## Task details
Nothing may be dropped or altered: reproduce all the data.

## Material
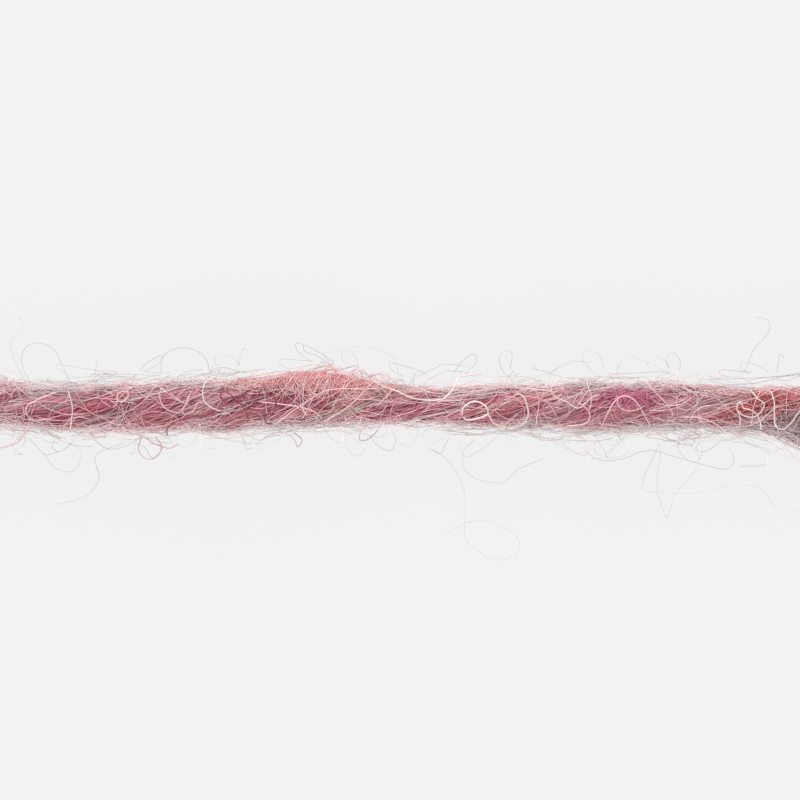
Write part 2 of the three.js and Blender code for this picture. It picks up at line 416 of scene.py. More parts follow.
CORE_STEPS = 200
CORE_SIDES = 48
CORE_DEPTH = 0.28
CORE_LOWEST = 0.004


def felted_core():
    """A closed tube deep in the strand, with its flat rest."""
    at = np.linspace(-HALF_LENGTH, HALF_LENGTH, CORE_STEPS + 1)[:, None]
    turn = (FULL_TURN * np.arange(CORE_SIDES) / CORE_SIDES)[None, :]
    rings = strand_point(at + 0 * turn, turn + 0 * at, -CORE_DEPTH)
    rings[..., 2] = np.maximum(rings[..., 2], CORE_LOWEST)
    flat = rings.reshape(-1, 3)
    step = np.arange(CORE_STEPS)[:, None] * CORE_SIDES
    side = np.arange(CORE_SIDES)[None, :]
    after = (side + 1) % CORE_SIDES
    walls = np.stack(
        [step + side, step + after, step + after + CORE_SIDES, step + side + CORE_SIDES], axis=-1
    ).reshape(-1, 4)
    ends = [list(range(CORE_SIDES))[::-1], [CORE_STEPS * CORE_SIDES + i for i in range(CORE_SIDES)]]
    mesh = bpy.data.meshes.new("yarn_core")
    mesh.from_pydata((flat * MM).tolist(), [], walls.tolist() + ends)
    mesh.update()
    mesh.shade_smooth()
    # u runs along the strand and v round it with the twist taken out, both in millimetres
    place = mesh.uv_layers.new(name="untwisted")
    loops = np.empty(len(mesh.loops), dtype=np.int32)
    mesh.loops.foreach_get("vertex_index", loops)
    first = np.repeat(side.ravel()[None, :], CORE_STEPS, axis=0).ravel()
    wall_side = np.stack([first, first + 1, first + 1, first], axis=-1).ravel()
    end_side = np.concatenate([ends[0], np.arange(CORE_SIDES)])
    x = flat[loops, 0]
    round_turn = np.concatenate([wall_side, end_side]) / CORE_SIDES + x / TWIST_PITCH
    uv = np.stack([x, round_turn * 2 * math.pi * MEAN_RADIUS], axis=-1)
    place.data.foreach_set("uv", uv.ravel())
    return add_object("yarn_core", mesh)


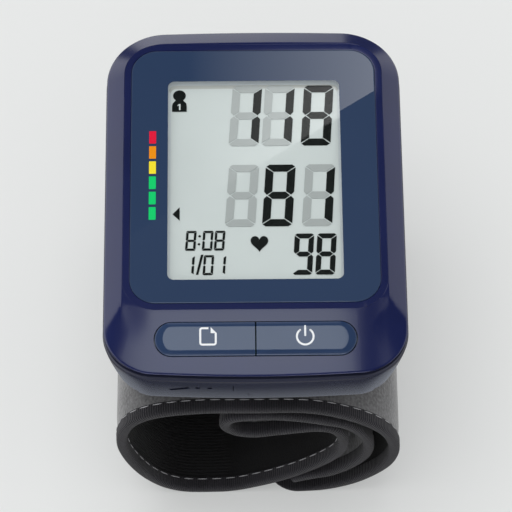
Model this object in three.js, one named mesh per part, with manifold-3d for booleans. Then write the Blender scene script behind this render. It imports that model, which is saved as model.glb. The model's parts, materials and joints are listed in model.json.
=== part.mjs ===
// Wrist blood pressure monitor, standing on its cuff, which is folded in on itself for storage.
// Sizes are in millimetres. +X is the right of the display, +Y its top edge and +Z is up.
// The origin is on the ground, below the middle of the whole.
import * as THREE from "three";
import { mergeVertices } from "three/addons/utils/BufferGeometryUtils.js";
import Module from "manifold-3d";

const wasm = await Module();
wasm.setup();

// Driving sizes of the body and the cuff
const bodyWidth = 68;
const bodyLength = 89;
const frontCornerRadius = 14;
const backCornerRadius = 12.8;
const casingDepth = 5.4;
const shellHeight = 14.2;
const partingGap = 0.5;
const cuffWidth = 63.6;
const cuffHeight = 44.3;
const strapBreadth = 75;
const strapThickness = 2.6;
const bodySetback = 0.7;

// Clearances
const gap = 0.3;
const overrun = 3;

// Steps round a corner, and sides of round pieces by their size
const cornerSteps = 8;
const holeSides = 12;
const barSides = 16;
const postSides = 20;
const drumSides = 28;

// Heights and places that the driving sizes give. Lengthwise they count from the middle of the cuff.
const bodyFront = -strapBreadth / 2 + bodySetback;
const bodyBack = bodyFront + bodyLength;
const shellBottom = cuffHeight + gap;
const shellTop = shellBottom + shellHeight;
const casingBottom = shellTop + partingGap;
const faceTop = casingBottom + casingDepth;
const bodyBounds = {
  left: -bodyWidth / 2,
  right: bodyWidth / 2,
  front: bodyFront,
  back: bodyBack,
  frontRadius: frontCornerRadius,
  backRadius: backCornerRadius,
};

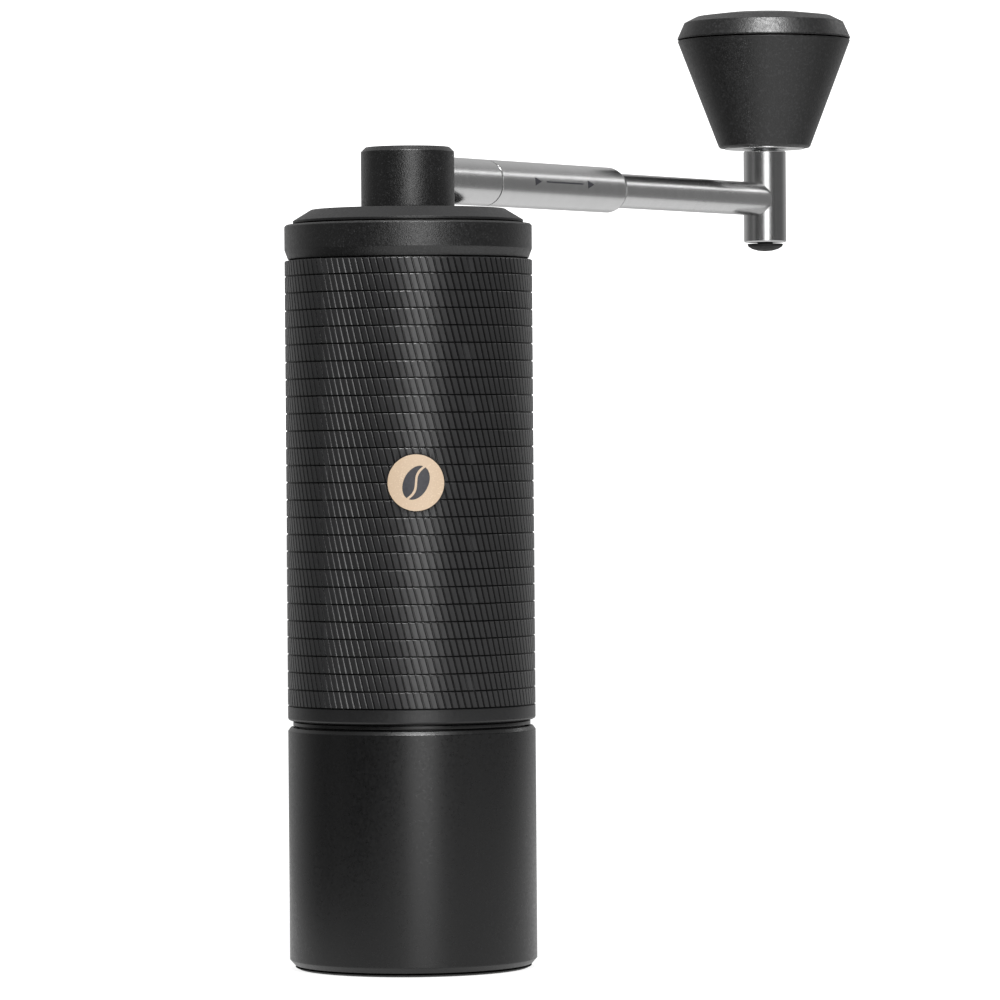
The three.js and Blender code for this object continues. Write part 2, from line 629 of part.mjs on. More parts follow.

## Completed exercise
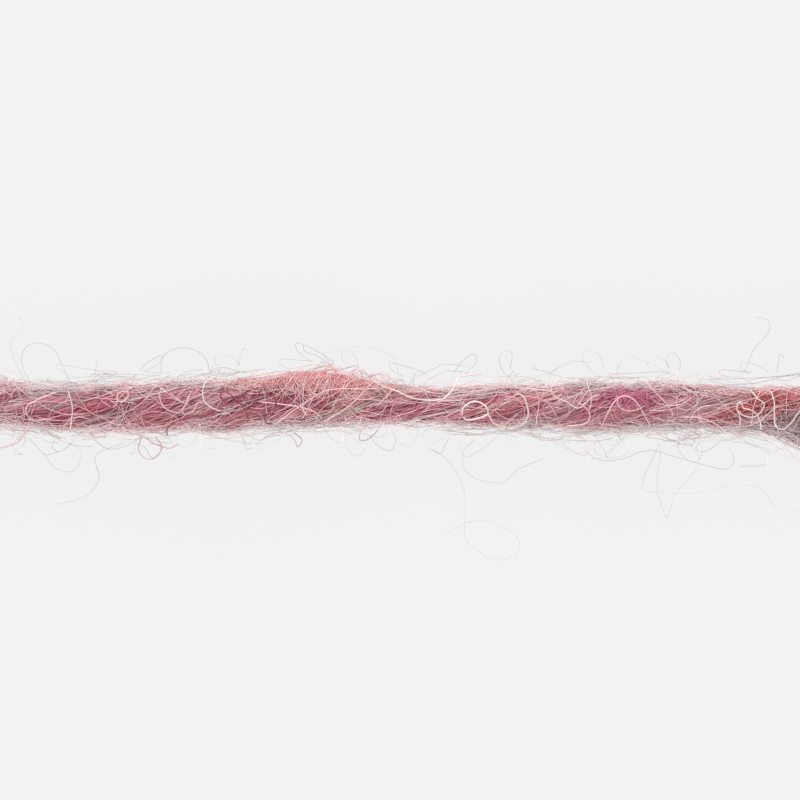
Write part 2 of the three.js and Blender code for this picture. It picks up at line 416 of scene.py. More parts follow.
CORE_STEPS = 200
CORE_SIDES = 48
CORE_DEPTH = 0.28
CORE_LOWEST = 0.004


def felted_core():
    """A closed tube deep in the strand, with its flat rest."""
    at = np.linspace(-HALF_LENGTH, HALF_LENGTH, CORE_STEPS + 1)[:, None]
    turn = (FULL_TURN * np.arange(CORE_SIDES) / CORE_SIDES)[None, :]
    rings = strand_point(at + 0 * turn, turn + 0 * at, -CORE_DEPTH)
    rings[..., 2] = np.maximum(rings[..., 2], CORE_LOWEST)
    flat = rings.reshape(-1, 3)
    step = np.arange(CORE_STEPS)[:, None] * CORE_SIDES
    side = np.arange(CORE_SIDES)[None, :]
    after = (side + 1) % CORE_SIDES
    walls = np.stack(
        [step + side, step + after, step + after + CORE_SIDES, step + side + CORE_SIDES], axis=-1
    ).reshape(-1, 4)
    ends = [list(range(CORE_SIDES))[::-1], [CORE_STEPS * CORE_SIDES + i for i in range(CORE_SIDES)]]
    mesh = bpy.data.meshes.new("yarn_core")
    mesh.from_pydata((flat * MM).tolist(), [], walls.tolist() + ends)
    mesh.update()
    mesh.shade_smooth()
    # u runs along the strand and v round it with the twist taken out, both in millimetres
    place = mesh.uv_layers.new(name="untwisted")
    loops = np.empty(len(mesh.loops), dtype=np.int32)
    mesh.loops.foreach_get("vertex_index", loops)
    first = np.repeat(side.ravel()[None, :], CORE_STEPS, axis=0).ravel()
    wall_side = np.stack([first, first + 1, first + 1, first], axis=-1).ravel()
    end_side = np.concatenate([ends[0], np.arange(CORE_SIDES)])
    x = flat[loops, 0]
    round_turn = np.concatenate([wall_side, end_side]) / CORE_SIDES + x / TWIST_PITCH
    uv = np.stack([x, round_turn * 2 * math.pi * MEAN_RADIUS], axis=-1)
    place.data.foreach_set("uv", uv.ravel())
    return add_object("yarn_core", mesh)


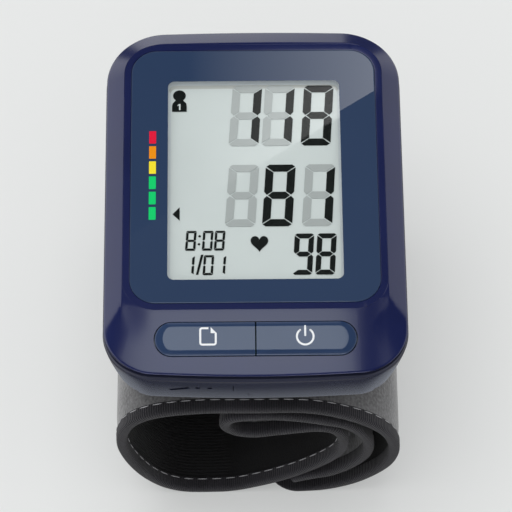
Model this object in three.js, one named mesh per part, with manifold-3d for booleans. Then write the Blender scene script behind this render. It imports that model, which is saved as model.glb. The model's parts, materials and joints are listed in model.json.
=== part.mjs ===
// Wrist blood pressure monitor, standing on its cuff, which is folded in on itself for storage.
// Sizes are in millimetres. +X is the right of the display, +Y its top edge and +Z is up.
// The origin is on the ground, below the middle of the whole.
import * as THREE from "three";
import { mergeVertices } from "three/addons/utils/BufferGeometryUtils.js";
import Module from "manifold-3d";

const wasm = await Module();
wasm.setup();

// Driving sizes of the body and the cuff
const bodyWidth = 68;
const bodyLength = 89;
const frontCornerRadius = 14;
const backCornerRadius = 12.8;
const casingDepth = 5.4;
const shellHeight = 14.2;
const partingGap = 0.5;
const cuffWidth = 63.6;
const cuffHeight = 44.3;
const strapBreadth = 75;
const strapThickness = 2.6;
const bodySetback = 0.7;

// Clearances
const gap = 0.3;
const overrun = 3;

// Steps round a corner, and sides of round pieces by their size
const cornerSteps = 8;
const holeSides = 12;
const barSides = 16;
const postSides = 20;
const drumSides = 28;

// Heights and places that the driving sizes give. Lengthwise they count from the middle of the cuff.
const bodyFront = -strapBreadth / 2 + bodySetback;
const bodyBack = bodyFront + bodyLength;
const shellBottom = cuffHeight + gap;
const shellTop = shellBottom + shellHeight;
const casingBottom = shellTop + partingGap;
const faceTop = casingBottom + casingDepth;
const bodyBounds = {
  left: -bodyWidth / 2,
  right: bodyWidth / 2,
  front: bodyFront,
  back: bodyBack,
  frontRadius: frontCornerRadius,
  backRadius: backCornerRadius,
};

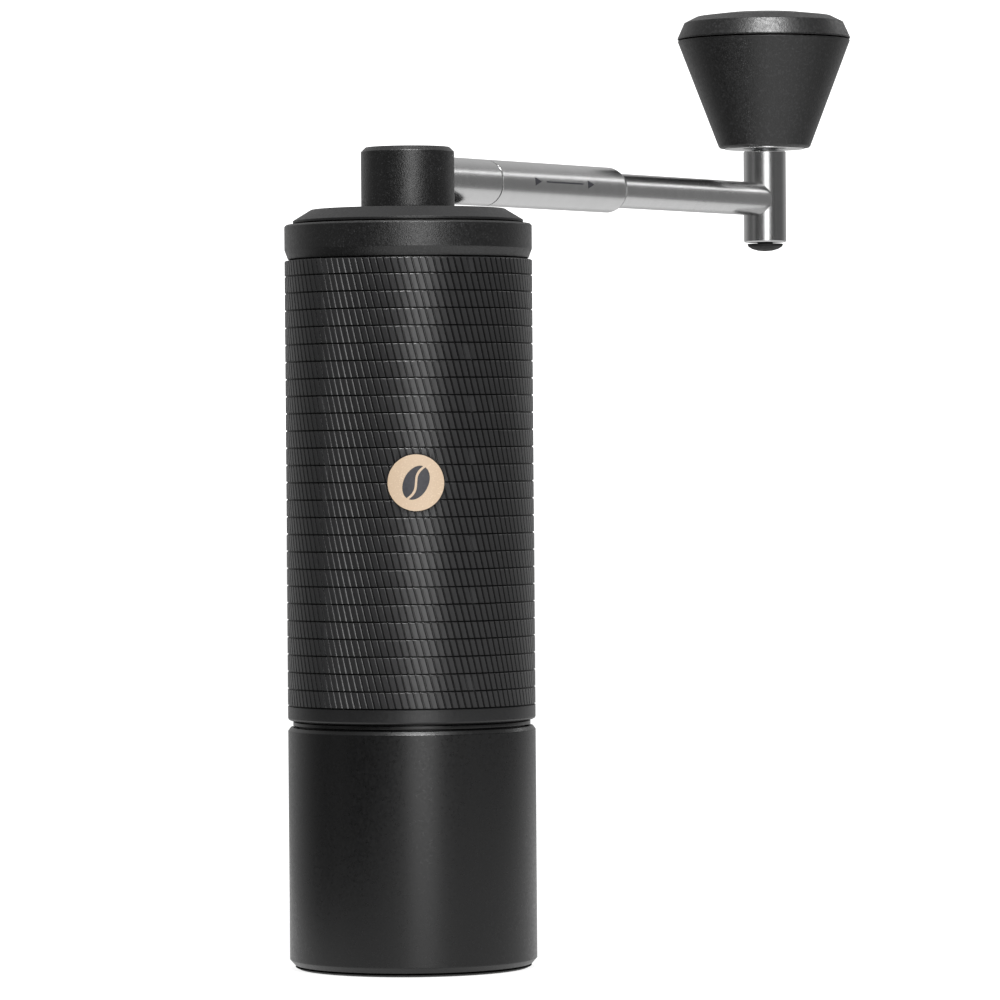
The three.js and Blender code for this object continues. Write part 2, from line 629 of part.mjs on. More parts follow.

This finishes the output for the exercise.